Amo coloro che sono, in un modo qualsiasi, più grandi del normale, del
giusto, del conveniente; quelli che tracimano, che travalicano, che
trasbordano. Di solito la pagano cara, tutta questa grandezza.
I giganti, in
genere, non stanno a loro agio nella vita di tutti i giorni, con quelli
della misura giusta (e men che meno coi bambini, ovviamente). Però sono
molto felici fra loro. E, nonostante li dividano distante colossali, trovano
il modo d’incontrarsi, prima o poi. Di riconoscersi. Di esultare l’uno
dell’altro. In barba a Davide.
Per esempio?
Ecco la storia di
due giganti. Hanno colmato, pur di trovarsi, la distanza fra Cesena e
Broadway.
Il primo gigante
(gigantessa, per la precisione) è Marietta Alboni: una delle più grandi
cantanti liriche che la storia ricordi. Forse, in assoluto, il più grande
contralto d’ogni tempo. Marietta è sovradimensionata in tutto: nel talento
musicale, nell’istinto scenico, nella potenza vocale. E nel peso corporeo,
naturalmente. Ci sono arrivate, su tutto ciò, frasi impietose, comiche e
–per me- entusiasmanti. Lei stessa parla così di se stessa bambina: "ero
tanto larga quanto alta, un vero baule" e ancora "[A soli nove anni] la mia
voce aveva acquistato un tale sviluppo che, quando mi sentivano senza
vedermi, tutti avrebbero giurato di ascoltare una ragazza di diciassette
anni".
Il suo primo
maestro, tal Bagioli, si compiace di lei così: "non è affatto sgraziata
questa grossa palla: cammina, parla, gesticola sul palcoscenico come se in
tutta la vita non avesse fatto altro". Il contrasto fra la stazza e
l’incantevole delicatezza della voce spinge i commentatori ad ardite
metafore zoologiche: "è un elefante che s’è ingoiato un usignolo" scrive
Emiliana de Girardin. E quando interpreta la cenerentola di Rossini: "questa
robusta Cenerentola avrebbe schiacciato, se l’avesse voluto, le sue magre e
spregevoli sorelle" (Pougin).
A 26 anni, ormai
osannata in tutto il pianeta, compie una tournee negli Stati Uniti. A
Broadway, fra le miriadi di spettatori che la applaudono, c’è un tizio. Ha
33 anni; e non ha ancora combinato granché nella vita. Per ora sbarca il
lunario arrabattandosi fra vari mestieri: giornalista, tipografo, falegname,
muratore. Si chiama Walt Whitman. Scriverà una delle più magnifiche raccolte
poetiche di ogni letteratura: Foglie d’erba: 700 pagine di liriche –a volte-
interminabili, composte di versi –molto spesso- così lunghi da non stare in
un rigo solo. Un titano. Borges (che se ne intendeva) scrive di lui "Per un
certo tempo considerai Whitman non solo un grande poeta, ma l'unico
poeta. Infatti pensavo che tutti i poeti del mondo fino al 1855 [prima
edizione di Foglie d’erba] non avevano fatto che servire da introduzione a
lui". I giganti si cercano e si riconoscono, si diceva. L’ignoto
(provvisoriamente) gigante americano riconosce la celeberrima (ai tempi)

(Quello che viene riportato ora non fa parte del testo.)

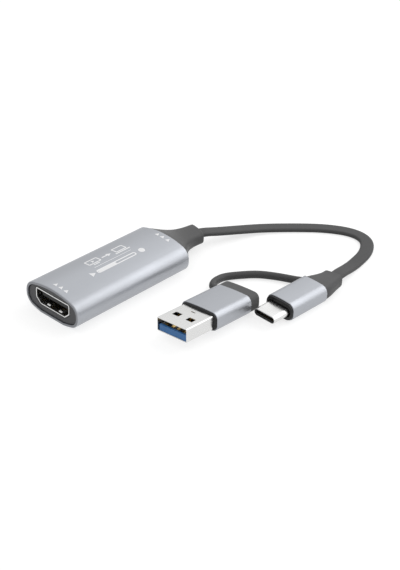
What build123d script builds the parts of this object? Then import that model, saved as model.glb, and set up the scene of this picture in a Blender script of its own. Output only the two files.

gigantessa cesenate. In Foglie d’erba parla di lei. Fa il suo nome
nella poesia Musica grandiosa della tempesta:
Arriva la signora
scrosciante
Il globo lucente,
la Venere contralto, la madre rigogliosa
Sorella dei più
alti dei, ascolto l’Alboni in persona.
Fu immensa musica. E’ immane poesia. In barba a Davide.